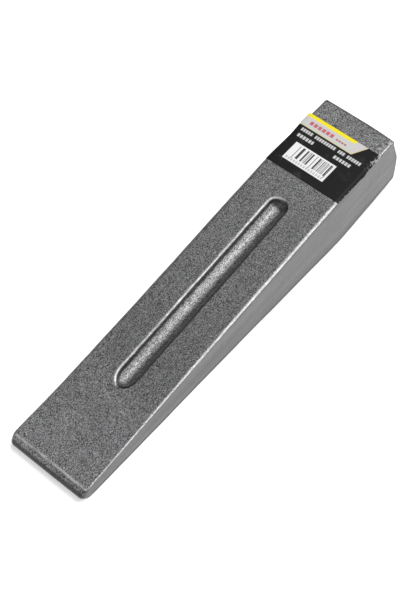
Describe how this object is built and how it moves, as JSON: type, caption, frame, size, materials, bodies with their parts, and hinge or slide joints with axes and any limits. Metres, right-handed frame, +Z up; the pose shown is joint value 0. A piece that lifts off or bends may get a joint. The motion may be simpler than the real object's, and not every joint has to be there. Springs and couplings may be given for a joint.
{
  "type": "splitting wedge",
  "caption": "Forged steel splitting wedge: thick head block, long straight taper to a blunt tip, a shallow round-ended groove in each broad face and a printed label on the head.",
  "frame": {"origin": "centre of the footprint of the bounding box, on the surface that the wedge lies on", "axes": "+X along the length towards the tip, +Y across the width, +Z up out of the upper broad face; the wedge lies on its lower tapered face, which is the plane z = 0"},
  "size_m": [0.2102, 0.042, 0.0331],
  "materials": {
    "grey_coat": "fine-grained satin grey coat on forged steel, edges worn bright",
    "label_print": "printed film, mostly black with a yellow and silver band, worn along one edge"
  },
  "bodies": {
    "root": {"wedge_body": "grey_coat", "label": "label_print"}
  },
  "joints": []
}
**********
Your task is to reproduce the whole listing exactly.

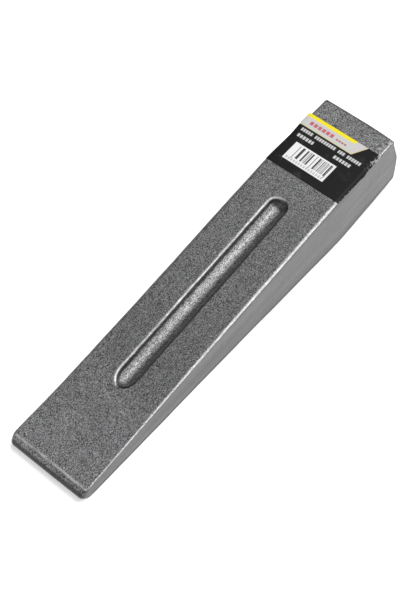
Describe how this object is built and how it moves, as JSON: type, caption, frame, size, materials, bodies with their parts, and hinge or slide joints with axes and any limits. Metres, right-handed frame, +Z up; the pose shown is joint value 0. A piece that lifts off or bends may get a joint. The motion may be simpler than the real object's, and not every joint has to be there. Springs and couplings may be given for a joint.
{
  "type": "splitting wedge",
  "caption": "Forged steel splitting wedge: thick head block, long straight taper to a blunt tip, a shallow round-ended groove in each broad face and a printed label on the head.",
  "frame": {"origin": "centre of the footprint of the bounding box, on the surface that the wedge lies on", "axes": "+X along the length towards the tip, +Y across the width, +Z up out of the upper broad face; the wedge lies on its lower tapered face, which is the plane z = 0"},
  "size_m": [0.2102, 0.042, 0.0331],
  "materials": {
    "grey_coat": "fine-grained satin grey coat on forged steel, edges worn bright",
    "label_print": "printed film, mostly black with a yellow and silver band, worn along one edge"
  },
  "bodies": {
    "root": {"wedge_body": "grey_coat", "label": "label_print"}
  },
  "joints": []
}